Gelsenkirchen. .

Diesmal haben sie Marcelo Bordon eingeladen. Wieder so einen alten Haudegen. Einen, mit dem die Leute auf Schalke wohlig warme Erinnerungen verbinden, weil seine Berufsauffassung ihrem Ideal von ehrlicher Fußballarbeit nahekam. Im vergangenen Jahr war Jiri Nemec da, auch er wurde in die „Ehrenkabine“ gewählt, in die „Hall of fame“ von Schalke 04.

Solche emotionalen Momente liebt dieser Verein, und am Sonntag braucht er sie besonders. Ab 11.30 Uhr steht in der Emscher-Lippe-Halle die Jahreshauptversammlung an, nach einer Saison voller Turbulenzen gehört nicht viel Phantasie dazu, eine Veranstaltung in aufgewühlter Atmosphäre zu prophezeien. Da könnte ein Gast wie Marcelo Bordon, der zum Jahresbeginn seine Karriere beendete, durchaus beruhigend wirken. Natürlich werden die Mitglieder den vom Vorstand vorgeschlagenen brasilianischen Abwehrrecken wählen, genau wie posthum die Kreisel-Legende Ötte Tibulsky. Und sie werden auch wieder singen, inbrünstig. Tausend Freunde, die zusammensteh’n.

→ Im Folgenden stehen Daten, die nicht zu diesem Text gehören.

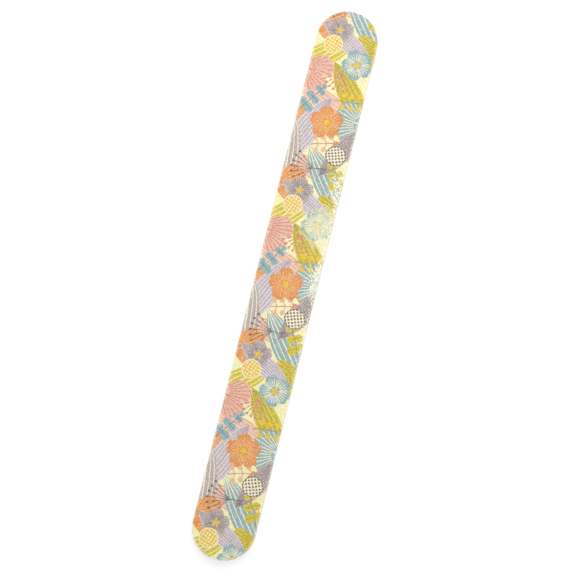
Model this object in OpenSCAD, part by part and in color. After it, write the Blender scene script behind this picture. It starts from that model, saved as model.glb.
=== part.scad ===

Altlasten durch Magath's Einkaufspolitik

Dann, erst dann, wird auch Clemens Tönnies zufrieden sein. Der Aufsichtsrats-Vorsitzende weiß, dass vieles schiefgelaufen ist in der vergangenen Saison, trotz des Pokalsieges, trotz der Halbfinal-Teilnahme in der Champions League. Vor allem in der Zeit, als der eigenmächtige Manager und Trainer Felix Magath entlassen wurde, gab sich Schalke in der Außendarstellung kaum charmanter als ein Schrottplatz. Magath, der vermeintliche Titelgarant, hatte Schalke gespalten.

„Es gab tiefe Risse in unserem Verein“, bilanziert Tönnies, der „daraus lernen“ will: „Wir wollen wieder ein einiges Schalke werden.“ Auf dem holprigen Weg wird Stein um Stein weggeräumt, bevor das Pflaster geglättet werden kann. Magath hat durch seine waghalsige Einkaufspolitik einen Berg von Altlasten hinterlassen, den Manager Horst Heldt und Trainer Ralf Rangnick abtragen müssen. „Ob der nötige Umbau bereits in einer Transferperiode stattfinden kann, das kann ich nicht sagen“, erklärt Rangnick.

Schalke müsste prominente Spieler verkaufen

Heldt hat versucht, ein paar Tage Urlaub zu machen. Doch auf Sylt musste er feststellen, dass er lediglich seinen Ar­beitsplatz verlegt hatte. Die Handy-Mailbox war wiederholt verstopft, ununterbrochen puzzelt der Manager am Bild des neuen Schalke. Von den für Torwart Manuel Neuer eingenommenen 18 Millionen Euro Ablöse kann er aber nur zehn Millionen wieder investieren, der Rest fließt in die Schuldentilgung. Mehr darf Heldt nur ausgeben, wenn er weitere Spieler verkauft. Noch darf er hoffen, bei den Franzosen Nolan Roux (Stürmer aus Brest) und Etienne Capou (Abräumer aus Toulouse) mitbieten zu können. Den begehrten Christian Träsch aber muss er abschreiben: Magaths VfL Wolfsburg kann für den Nationalspieler die von Stuttgart verlangten zehn Millionen Euro hinblättern. Die Schalker müssten erst weitere Prominenz loswerden – doch wer gibt ihnen für Klaas-Jan Huntelaar oder Jose-Manuel Jurado auch nur annähernd 14 und 13 Millionen, die Magath vor einem Jahr für sie bezahlte?

Antwort auf die hitzige Torwartfrage wohl nächste Woche

Also wird zunächst mühevolle Kleinarbeit verrichtet. Spieler, deren Verträge ausliefen, kamen von der Gehaltsliste. Weitere dürfen bei akzeptablen Angeboten gehen. Am Freitag wurde Lukas Schmitz, der als Linksverteidiger auf Schalke keine Perspektive mehr sah, für eine Million Euro plus Erfolgszulage zu Werder Bremen transferiert.

Eine Personalie, die auf Anhieb für feurige Diskussionen sorgte, ist auf Eis gelegt worden. Wird doch noch Jens Lehmann als Konkurrent für den neuen Torwart Ralf Fährmann geholt? Und falls nicht – wer sonst? Dennis Eilhoff aus Bielefeld? Christian Gratzei aus Graz? Antworten soll es erst in der kommenden Woche geben. Damit vorher noch auf der Versammlung Einigkeit demonstriert werden kann.